Friday, January 15, 2016

Josefina Vicens, The Empty Book (1958)


And now, something short and sweet, for once. Josefina Vicens was a Mexican writer; according to Wikipedia, although she only wrote two short novels, "she is regarded as a pillar of modern Mexican literature" (she also wrote poetry, journalism, and a bunch of screenplays).  I found this novel via one of amazon's recommendation, presumably on the basis that I'd been reading or browsing a lot of metafiction.  Whether The Empty Book falls in that category is debatable, but it certainly points in its direction and as such must be at least somewhat influential.

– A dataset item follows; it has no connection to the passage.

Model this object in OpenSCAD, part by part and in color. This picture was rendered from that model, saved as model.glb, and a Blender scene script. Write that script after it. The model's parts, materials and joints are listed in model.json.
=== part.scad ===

The Empty Book is about a middle-aged man, José Garcia, with a thoroughly normal life: a wife, two sons, and a mundane office job. But Garcia is also a writer, or wants to be. He has two notebooks: one being a loose journal containing his thoughts and musics. This makes up the text of the novel. The second one is for his own novel, but this one...well, the title kind of gives it away.

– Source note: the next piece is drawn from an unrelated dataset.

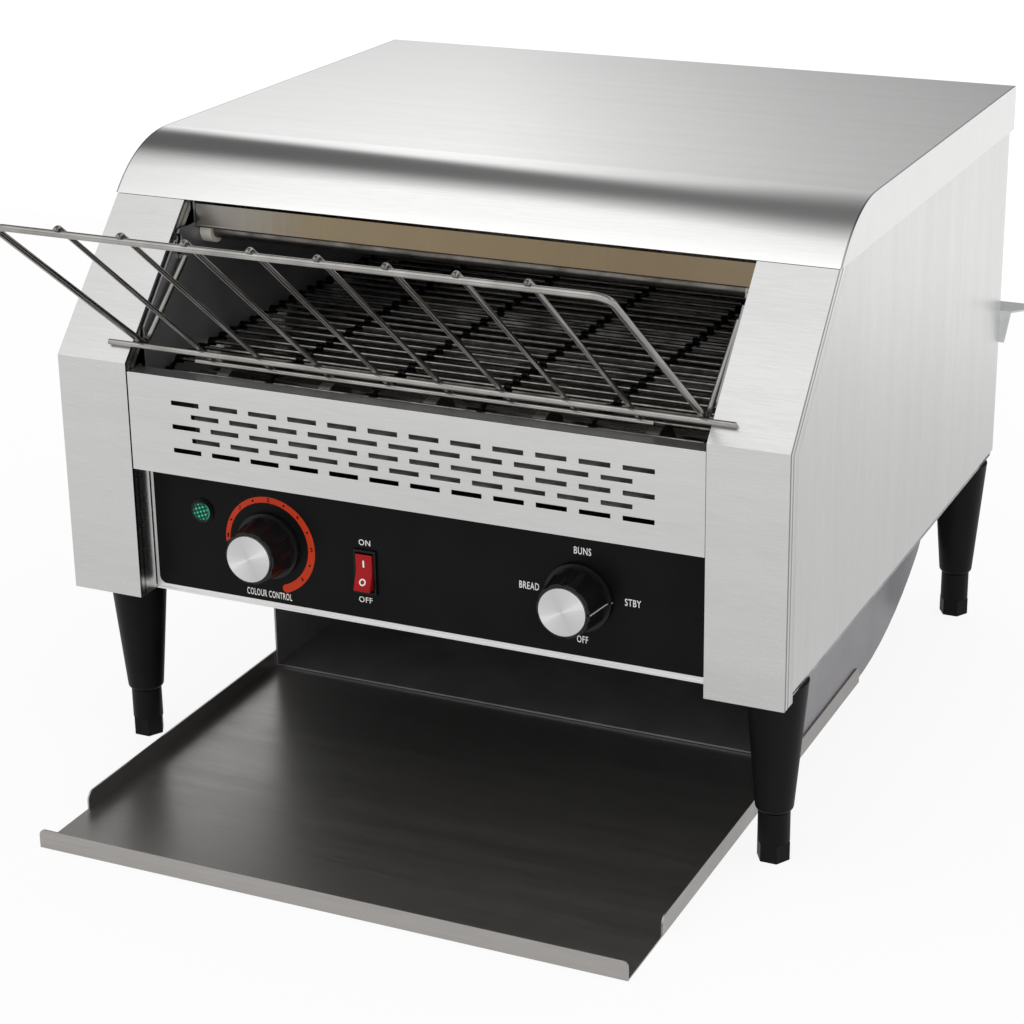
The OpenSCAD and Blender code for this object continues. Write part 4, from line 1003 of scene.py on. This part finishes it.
# %% Floor
FLOOR_SIZE = 30.0
SEEN_LIFT = 0.88
MIRRORED_LIFT = 0.85
PAINTED_FLOOR_SHADE_GRADES = [
    (-1.2, 1.0),
    (-0.8, 0.92),
    (-0.6, 0.82),
    (-0.3, 0.80),
    (0.2, 0.66),
    (0.46, 0.68),
    (0.68, 0.76),
    (0.90, 0.93),
    (1.02, 1.04),
    (1.2, 1.08),
]


def ray_kinds(tree):
    """Sockets that are 1 for what is seen directly or through glass, and 1 for what is mirrored."""
    ray = add_node(tree, "LightPath").outputs
    ends = {0: ray["Is Camera Ray"], 1: ray["Is Transmission Ray"]}
    seen = add_node(tree, "Math", ends, operation="MAXIMUM")
    return seen, ray["Is Glossy Ray"]


def paper_floor(name, painted_shade_grades):
    """White paper, lifted to white for the camera and, for mirrors, to a painted shade along Y."""
    material, tree, shader = new_material(name)
    fill(shader, {"Base Color": linear("#f4f4f4"), "Roughness": 0.9, "Specular IOR Level": 0.0})
    seen, mirrored = ray_kinds(tree)
    first, last = painted_shade_grades[0][0], painted_shade_grades[-1][0]
    ends = span((first, last))
    along = add_node(tree, "MapRange", {"Value": object_axes(tree)["Y"], **ends})
    # Painted shade for mirrors: the floor's glow grows darker towards the machine.
    stops = [((y - first) / (last - first), grey(tone)) for y, tone in painted_shade_grades]
    painted_floor_shade = add_node(tree, "ValToRGB", {"Fac": along}, stops)
    strength = add_node(tree, "Math", {0: seen, 1: painted_floor_shade}, operation="MAXIMUM")
    glow = add_node(tree, "Emission", {"Color": linear("#ffffff"), "Strength": strength})
    direct = add_node(tree, "Math", {0: seen, 1: SEEN_LIFT}, operation="MULTIPLY")
    share = add_node(
        tree, "Math", {0: mirrored, 1: MIRRORED_LIFT, 2: direct}, operation="MULTIPLY_ADD"
    )
    mix = add_node(tree, "MixShader", {0: share, 1: shader, 2: glow})
    fill(tree.nodes["Material Output"], {"Surface": mix})
    return material


bpy.ops.mesh.primitive_plane_add(size=FLOOR_SIZE, location=(0, 0, 0))
floor = bpy.context.object
floor.name = "paper_floor"
floor.data.materials.append(paper_floor("paper_white_matt", PAINTED_FLOOR_SHADE_GRADES))
print("floor", FLOOR_SIZE, "m wide")

# %% [markdown]
# ## Lights and room
#
# Two large soft lights and a bright room light the machine evenly. What the steel mirrors is not
# one flat tone: the room is white low down, has a dark grey ceiling behind the machine, between
# about 30 and 75 degrees up, and is white again overhead. The flat hood mirrors the low white, its
# rolled edge sweeps up through the grey ceiling, and so the roll gets its dark band. In front the
# room is greyer low down, where the slanted posts look, and brightest high up.

# %% Lights
LAMPS = [
    ("key_left", (-1.5, -1.4, 3.1), 3.0, 4.0),
    ("fill_right", (2.8, -0.9, 1.6), 1.8, 4.0),
]
LAMP_AIM = Vector((0, 0, 0.2))


def soft_light(name, place, size, watts):
    """Square soft light at a place in metres, turned towards the machine."""
    data = bpy.data.lights.new(name, "AREA")
    data.shape = "SQUARE"
    data.size = size
    data.energy = watts
    light = bpy.data.objects.new(name, data)
    turn = (LAMP_AIM - Vector(place)).to_track_quat("-Z", "Y")
    light.matrix_world = Matrix.Translation(place) @ turn.to_matrix().to_4x4()
    bpy.context.scene.collection.objects.link(light)


for lamp in LAMPS:
    soft_light(*lamp)
print("lights placed:", len(LAMPS))

# %% [markdown]
# ## What the steel mirrors
#
# The band on the roll leans and softens towards the right. So the angles where the ceiling begins
# and ends are listed across the room, in degrees up its back, each with a place between the two
# sides of the strip that the roll can mirror. The angle is worked out from the direction's Y and Z,
# because the roll turns about X. Low on the right the wall is greyer, which darkens the hood
# towards its far right corner. All tones are plain numbers, where 1 is the white of the picture.

# %% Tones of the room
HALF_TURN = 180.0
FULL = (-1.0, 1.0)
ACROSS = (-0.60, -0.20)
DARK_BEGINS = [(0.175, 14), (0.2125, 22), (0.375, 33), (0.50, 34), (0.65, 31), (0.725, 19)]
DARK_BEGINS += [(0.775, 15)]
DARK_FULL = [(0.175, 38), (0.2125, 40), (0.375, 44.5), (0.50, 52), (0.65, 61), (0.725, 60)]
DARK_ENDS = [(0.2125, 60), (0.375, 62), (0.50, 63), (0.65, 62), (0.725, 68)]
WHITE_AGAIN = [(0.2125, 88), (0.375, 89), (0.50, 90), (0.65, 96), (0.725, 104), (0.775, 106)]
DARK_TONE = [(0.175, 0.105), (0.2125, 0.10), (0.375, 0.125), (0.50, 0.145), (0.65, 0.15)]
RIDGE_TONE = [(0.2125, 1.0), (0.375, 1.09), (0.50, 1.10), (0.60, 1.0)]
OVERHEAD_TONE = [(0.15, 0.66), (0.175, 0.72), (0.215, 0.87), (0.30, 0.94), (0.65, 0.94)]
OVERHEAD_TONE += [(0.725, 0.86), (0.775, 0.80)]
WALL_TONE = [(0.288, 1.0), (0.305, 0.87), (0.32, 0.78), (0.335, 0.68), (0.347, 0.61)]
WALL_TONE += [(0.36, 0.56), (0.40, 0.42), (0.45, 0.46), (0.575, 1.0)]
HORIZON, HORIZON_TONE = (0.16, 0.212), 0.45
RIDGE = (0.212, 0.235)
BACK_WALL = (0.1, 0.4)
IN_FRONT = (-0.33, -0.40)
SOFTBOX, FRONT_LOW_TONE, FRONT_HIGH_TONE = (0.35, 0.60), 0.78, 1.3
print("ceiling from", DARK_BEGINS[0][1], "to", WHITE_AGAIN[-1][1], "degrees")

# %% [markdown]
# ## The room as nodes
#
# A world can give one light to matt surfaces and another picture to mirrors, because a Light Path
# node tells which kind of ray asks. Matt surfaces and the camera get an even white. Mirrors get the
# graded room, which is put together from ramps over the direction that the ray looks in.

# %% Room


def mirrored_room(tree):
    """Tones of the graded room, by the direction that a mirror looks in."""
    place = add_node(tree, "TexCoord")
    way = add_node(tree, "SeparateXYZ", {"Vector": place.outputs["Generated"]}).outputs

    across = add_node(tree, "MapRange", {"Value": way["X"], **span(ACROSS)})

    def by_x(pairs, unit=1.0):
        """Value that changes across the room, given at places between the two sides."""
        return add_node(tree, "ValToRGB", {"Fac": across}, greys(pairs, unit))

    climb = add_node(tree, "Math", {0: way["Z"], 1: way["Y"]}, operation="ARCTAN2")
    turns = add_node(tree, "Math", {0: climb, 1: math.pi}, operation="DIVIDE")
    begins = span((by_x(DARK_BEGINS, HALF_TURN), by_x(DARK_FULL, HALF_TURN)))
    ends = span((by_x(DARK_ENDS, HALF_TURN), by_x(WHITE_AGAIN, HALF_TURN)), 1.0, 0.0)
    soft = {"interpolation_type": "SMOOTHSTEP"}
    enter = add_node(tree, "MapRange", {"Value": turns, **begins}, **soft)
    leave = add_node(tree, "MapRange", {"Value": turns, **ends}, **soft)
    ceiling = add_node(tree, "Math", {0: enter, 1: leave}, operation="MULTIPLY")
    horizon = add_node(tree, "MapRange", {"Value": way["Z"], **span(HORIZON, HORIZON_TONE)})
    ridge = add_node(tree, "MapRange", {"Value": way["Z"], **span(RIDGE)})
    far = add_node(tree, "Mix", {"Factor": ridge, "A": horizon, "B": by_x(RIDGE_TONE)})
    turned = add_node(tree, "MapRange", {"Value": way["X"], **span(FULL)})
    wall = add_node(tree, "ValToRGB", {"Fac": turned}, greys(WALL_TONE))
    shaded = add_node(tree, "Math", {0: wall, 1: far}, operation="MULTIPLY")
    behind = add_node(tree, "MapRange", {"Value": way["Y"], **span(BACK_WALL)})
    in_front = add_node(tree, "MapRange", {"Value": way["Y"], **span(IN_FRONT)})
    tones = span(SOFTBOX, FRONT_LOW_TONE, FRONT_HIGH_TONE)
    softbox = add_node(tree, "MapRange", {"Value": way["Z"], **tones})
    overhead = add_node(tree, "Mix", {"Factor": in_front, "A": by_x(OVERHEAD_TONE), "B": softbox})
    pale = add_node(tree, "Mix", {"Factor": behind, "A": overhead, "B": shaded})
    return add_node(tree, "Mix", {0: ceiling, 6: pale, 7: by_x(DARK_TONE)}, data_type="RGBA")


def studio_room():
    """World: even soft light for matt surfaces, and a graded room for what mirrors it."""
    world = bpy.data.worlds.new("studio_room")
    world.use_nodes = True
    tree = world.node_tree
    graded = tree.nodes["Background"]
    fill(graded, {"Color": mirrored_room(tree), "Strength": 1.0})
    white = add_node(tree, "Background", {"Color": grey(1.0), "Strength": 1.0})
    seen, mirrored = ray_kinds(tree)
    lighting = add_node(tree, "MixShader", {0: mirrored, 1: white, 2: graded})
    final = add_node(tree, "MixShader", {0: seen, 1: lighting, 2: white})
    fill(tree.nodes["World Output"], {"Surface": final})
    bpy.context.scene.world = world


studio_room()
bpy.context.scene.view_settings.view_transform = "Standard"
print("studio lit")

So instead, he agonizes over why, in spite of his compulsive need to write, he's unable to come up with a novel. He writes about his family, his problems with his children, an affair he had a few years ago. It sounds totally banal, and in a way it IS, but in another way, one feels that his life and his will are somehow transcending his inability, and becoming art in and of themselves. At any rate, he's not giving up, in spite of a very clear recognition that a kind of mediocre life is the most that he along with many others can expect. In spite of his constant self-recriminations, he doesn't come across as self-pitying or otherwise pathetic. It's kind of quietly inspiring.

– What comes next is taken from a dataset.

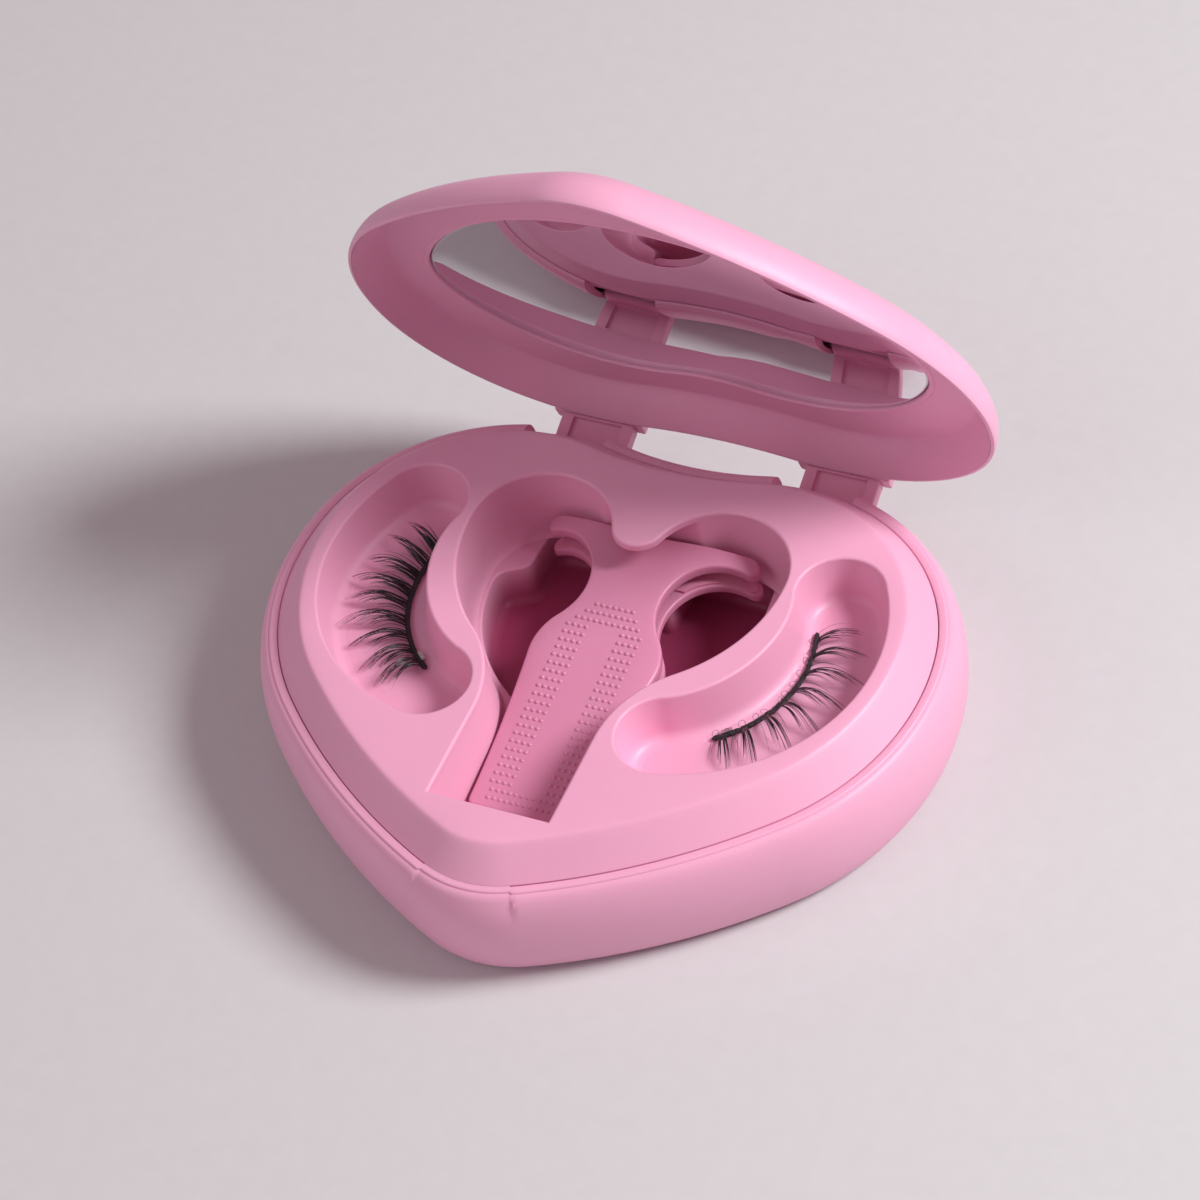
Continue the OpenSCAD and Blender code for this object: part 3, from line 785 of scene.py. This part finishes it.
def arc_tube(w, h, wobble, seed):
    """The cord of a band: a bar of rounded section along an arc about the middle of its well."""
    rnd = random.Random(seed)
    r, z, n = BAND_R, WELL + 0.5, 70
    a0, a1 = BAND_ARC
    s = Shape()
    rings = []
    for i in range(n + 1):
        a = math.radians(a0 + (a1 - a0) * i / n)
        grow = 0.35 if i in (0, n) else 1
        jr, jz = rnd.uniform(-wobble, wobble), rnd.uniform(-wobble, wobble)
        sec = []
        for k in range(10):
            t = 2 * math.pi * k / 10
            rr = r + jr + grow * w / 2 * math.copysign(abs(math.cos(t)) ** 0.6, math.cos(t))
            zz = z + jz + grow * h / 2 * math.copysign(abs(math.sin(t)) ** 0.6, math.sin(t))
            sec.append((WELL_C[0] + rr * math.cos(a), WELL_C[1] + rr * math.sin(a), zz))
        rings.append(sec)
    s.loft(rings, cap_first=True, cap_last=True)
    for f in range(len(s.faces)):
        s.faces[f] = tuple(reversed(s.faces[f]))
    return s


def strand(s, path, width, sides=4, tip=0.18):
    """A tapering hair through the points of path."""
    path = np.array(path)
    t = np.gradient(path, axis=0)
    t /= np.linalg.norm(t, axis=1)[:, None]
    up = np.array([0, 0, 1.0])
    rings = []
    for i, p in enumerate(path):
        u = i / (len(path) - 1)
        a = np.cross(t[i], up)
        a /= np.linalg.norm(a)
        b = np.cross(a, t[i])
        w = width / 2 * (1 - (1 - tip) * u ** 1.3)
        turns = np.linspace(0, 2 * math.pi, sides, endpoint=False)
        rings.append([p + w * (math.cos(q) * a + math.sin(q) * b) for q in turns])
    ids = s.loft(rings)
    s.faces.append(tuple(reversed(ids[0])))
    s.faces.append(tuple(ids[-1]))


def lash_hairs(name, body, cover, seed, clusters, locks, length, width, mirrored, sweep, arch,
               gather, spread, strays):
    """Clusters of hairs that arch up and over, with a few loose hairs between them.
    gather and spread are the share of a cluster's step that its roots and its tips take up."""
    rnd = random.Random(seed)
    s = Shape()
    a0, a1 = BAND_ARC
    step = (a1 - a0) / clusters
    r0 = BAND_R + 0.1
    z0 = WELL + 0.5

    def hair(root, tip, ln, w, high):
        path = []
        for k in range(10):
            v = k / 9
            a = math.radians(root + (tip - root) * v ** 1.25)
            r = r0 + ln * v * (1.02 - 0.08 * v)
            z = z0 + ln * high * math.sin(math.pi * 0.93 * v ** 0.85)
            path.append((WELL_C[0] + r * math.cos(a), WELL_C[1] + r * math.sin(a), z))
        strand(s, path, w)

    for c in range(clusters):
        at = (c + 0.5) / clusters
        mid = a0 + step * (c + 0.5) + rnd.uniform(-0.6, 0.6)
        tip_mid = mid + sweep + (2 * at - 1) * 3.5 + rnd.uniform(-1.5, 1.5)
        edge = 1 - 0.26 * abs(2 * at - 1) ** 2
        high = arch * rnd.uniform(0.85, 1.15)
        for j in range(locks):
            u = 2 * (j + 0.5) / locks - 1 + rnd.uniform(-0.1, 0.1)
            ln = length * edge * (1 - 0.38 * abs(u - 0.25) ** 1.4) * rnd.uniform(0.9, 1.03)
            rise = high * rnd.uniform(0.85, 1.1)
            for k in range(3):
                off = rnd.uniform(-1, 1) * 0.1
                root = mid + step * gather * (u + off)
                tip = tip_mid + step * spread * (u + off) + rnd.uniform(-0.35, 0.35)
                hair(root, tip, ln * rnd.uniform(0.82, 1), width * rnd.uniform(0.8, 1.15),
                     rise * rnd.uniform(0.96, 1.04))
        for j in range(2):
            u = rnd.uniform(-0.5, 0.5)
            root, tip = mid + step * gather * u, tip_mid + step * spread * u
            hair(root, tip, length * 0.5 * edge, width * 1.8, high * 0.9)
        for j in range(strays):
            u = rnd.uniform(0.75, 1.1) * rnd.choice((-1, 1))
            root, tip = mid + step * 0.45 * u, tip_mid + step * 0.6 * u
            hair(root, tip, length * rnd.uniform(0.4, 0.66), width * 0.6, high)
    s.make(name, body, HAIR, cover, sharp=80, mirrored=mirrored, slot="lash_hair")


def lashes():
    arc_tube(0.85, 0.6, 0.05, 3).make(
        "left_band_cord", "left_lash", BAND, ["left_lash_band"], mirrored=True, slot="lash_band")
    arc_tube(0.76, 0.58, 0.09, 4).make(
        "right_band_cord", "right_lash", BAND, ["right_lash_band"], slot="lash_band")
    lash_hairs("left_hair_clusters", "left_lash", ["left_lash_hairs"], seed=5, clusters=9, locks=7,
               length=12.0, width=0.17, mirrored=True, sweep=1, arch=0.3, gather=0.34, spread=0.13,
               strays=2)
    lash_hairs("right_hair_clusters", "right_lash", ["right_lash_hairs"], seed=8, clusters=8, locks=6,
               length=11.2, width=0.13, mirrored=False, sweep=-1, arch=0.28, gather=0.16, spread=0.2,
               strays=2)
    s = Shape()
    rnd = random.Random(12)
    for i in range(12):
        a = math.radians(-54 + 6.4 * i + rnd.uniform(-1, 1))
        rad = rnd.uniform(0.35, 0.6)
        lean = rnd.uniform(-0.3, 0.3)
        pts = []
        for k in range(13):
            t = -0.5 + (2 * math.pi - 0.6) * k / 12
            r = BAND_R - 0.15 - rad * (1 - math.cos(t)) * 0.8
            side = rad * math.sin(t) + lean * (1 - math.cos(t))
            pts.append((WELL_C[0] + r * math.cos(a) - side * math.sin(a),
                        WELL_C[1] + r * math.sin(a) + side * math.cos(a),
                        WELL + 0.55 + 0.3 * (1 - math.cos(t))))
        strand(s, pts, 0.09, 4, 0.6)
    s.make("right_band_knots", "right_lash", HAIR, sharp=80, slot="lash_hair")


base_shell()
inner_tray()
pedestal()
lid_shell()
lid_pads()
mirror_frame()
mirror_glass()
blade("lower_blade_moulding", "applicator", ["lower_blade"], LOWER_Z, LOW_TILT, 0, 0.35)
blade("upper_blade_moulding", "squeezed_blade", ["upper_blade"], UPPER_Z, UP_TILT, -0.4, 0.4)
grip_dots()
lashes()

# Carried-over solids
for name, mat in {"left_well_magnet": PLATED, "right_well_magnet": PLATED, "tray_catch_magnet": PLATED,
                  "lid_catch_magnet": PLATED, "left_lash_magnet": PLATED, "right_lash_magnet": PLATED,
                  "left_hinge_pin": STEEL, "right_hinge_pin": STEEL, "mirror_tape": PAPER,
                  "lower_jaw_strip": STRIP, "upper_jaw_strip": STRIP,
                  "left_hinge_arm": SHELL, "right_hinge_arm": SHELL}.items():
    ob = nodes[name]
    ob.data.materials.clear()
    ob.data.materials.append(mat)
for name in ("left_hinge_arm", "right_hinge_arm"):
    ob = nodes[name]
    weld = ob.modifiers.new("weld", "WELD")
    weld.merge_threshold = 1e-6
    bevel = ob.modifiers.new("bevel", "BEVEL")
    bevel.width, bevel.segments, bevel.limit_method, bevel.angle_limit = 0.00028, 3, "ANGLE", math.radians(50)

# Floor, light and world
bm = bmesh.new()
bmesh.ops.create_grid(bm, x_segments=2, y_segments=2, size=4)
me = bpy.data.meshes.new("floor")
bm.to_mesh(me)
bm.free()
floor = bpy.data.objects.new("floor", me)
bpy.context.scene.collection.objects.link(floor)
fm, t, bsdf, coord = new_material("floor_paper")
n = noise(t, coord, 300, 4)
paper = blend_colour(t, n.outputs["Fac"], (0.60, 0.60, 0.605), (0.64, 0.64, 0.645))
t.links.new(paper, bsdf.inputs["Base Color"])
bsdf.inputs["Roughness"].default_value = 0.75
me.materials.append(fm)


def area_light(name, place, size, power):
    """A round soft lamp aimed at the middle of the case."""
    aim = (0, 0, 0.02)
    data = bpy.data.lights.new(name, "AREA")
    data.shape, data.size, data.energy = "DISK", size, power
    ob = bpy.data.objects.new(name, data)
    ob.location = place
    ob.rotation_mode = "QUATERNION"
    ob.rotation_quaternion = (Vector(aim) - Vector(place)).to_track_quat("-Z", "Y")
    bpy.context.scene.collection.objects.link(ob)


area_light("key", (0.75, 0.25, 0.75), 0.38, 12.0)
area_light("fill", (-0.6, -0.7, 0.7), 0.9, 2.2)
world = bpy.data.worlds.new("world")
bpy.context.scene.world = world
world.use_nodes = True
world.node_tree.nodes["Background"].inputs["Color"].default_value = (0.74, 0.55, 0.61, 1)
world.node_tree.nodes["Background"].inputs["Strength"].default_value = 0.42
scene = bpy.context.scene
scene.view_settings.view_transform = "Standard"
aim_camera()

If it looks as though I'm struggling to find shit to say about this slim (a hundred twenty page) novel, that may be because it feels so airtight--like it's exactly what it needs to be, no more, no less. I mean, and also because I'm a bad, superficial critic, but that's more of a meta-reason, really. Be that as it may, though, I really enjoyed and appreciated The Empty Book. Maybe you should read it.